Identity is a huge issue in the 21st Century, and I believe it is one of the great channels along which we can take the gospel into people's hearts and lives. Consuming goods and services, the crass western approach to affirming identity, is no longer enough. The rise of the New Age and the other plethora of spiritual alternatives is evidence of this.
The young emergent Christians who are hungry for roots are tapping into this search for identity and a sense of belonging. They see their Christian identity as being more long-lasting and profound than anything anything nativist North American Christianity can come up with.
While I recognize that some who are leaving the wreck that is the Episcopal Church for Rome do so for reasons of theological conviction, I wonder whether there is within their transfer a sense of affiliating with a tradition that still seems committed to its identity more or less intact, when we have squandered ours in favor of something that we make up as we go along?
For a long time I have thought that enabling people to grasp their true identity is going to be very important.
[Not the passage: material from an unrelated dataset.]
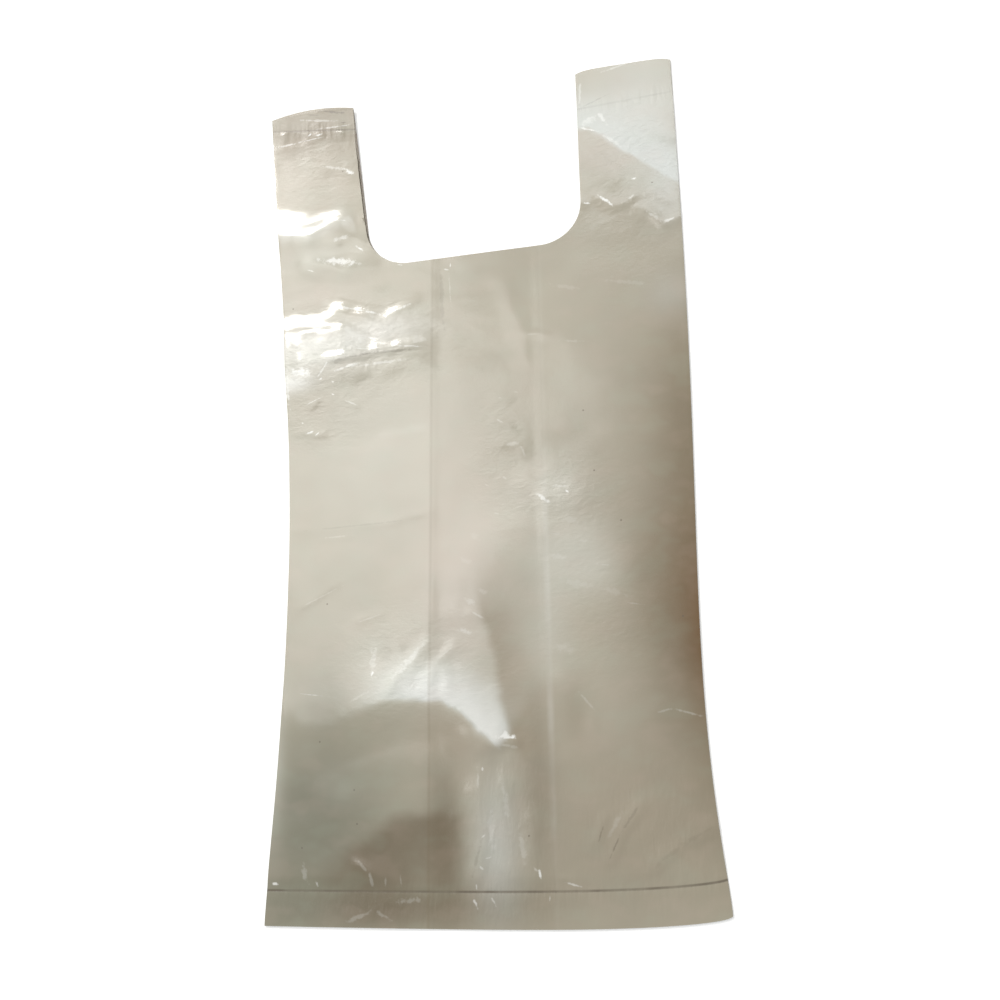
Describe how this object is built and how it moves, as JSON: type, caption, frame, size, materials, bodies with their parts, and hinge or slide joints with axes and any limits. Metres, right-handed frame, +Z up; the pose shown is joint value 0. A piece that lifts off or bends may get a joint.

My hope is that we will help them form their identity in Christ, but also that an emergent faithful Anglicanism will be an identity-developing place for them to be.
I was eager to know if the French had done what I had suspected they would do, and turn down this thoroughly indigestible constitution that their political masters in Brussels and Paris were foisting on them. It was a resounding "Non!" Three days later the Dutch outdid the French with 62% of them turning their thumbs down to something that might have further integrated Europe, and made it a significant political counter-weight to the USA and the rising of China.
Since then there has been a welter of analysis of what happened. Clearly, there were significant French and Dutch issues, particularly discontent with their governments that led to this rejection by two of the original members of what was then known as the Common Market. Their leaders coaxed and cajoled them not to do what they were obviously going to do, but they refused to listen. It was clear to everyone that they were rejecting their national political elites, as well as the faceless bureaucrats in Brussels.
But something else was going on. There was a religous component to this, particularly in Holland where there have been massive in-migrations of Muslims in recent years. Now the folks who had given them this constitution, were talking to Turkey about joining the EU, which would further flood millions of Muslims into the European market place. The Dutch response was "Nee."
It is perhaps too early to say what all the implications are of this. I predict a ton of learned papers in the next year or two dissecting this situation, but maybe, just maybe, Europeans are waking up to the difficulties facing them in the years ahead if they continue to wind down their population creating a vacuum for millions of poor Muslims to come looking for work.
But this religious component is only part of an even bigger picture that we should look at -- for at the root of this is the issue of identity. One of the reasons the French rejected this constitution was that they did not like what they believed was too much Anglo-Saxon liberal market talk in it. Translated this means the French want to do things their way, much as the British want to do things their way, and the Italians have no desire to lose their Italian identity.
It is hardly surprising that there are Dutch and Italian voices who are now saying that they want their own currencies back and to abandon the Euro, reclaiming one of the distinctives of their national identity that was lost. The British, some of the most recalcitrant Europeans, have already breathed a huge sigh of relief, and have abandoned the notion of a referendum to confirm the constitution, and I suspect the Danes and others will follow suit.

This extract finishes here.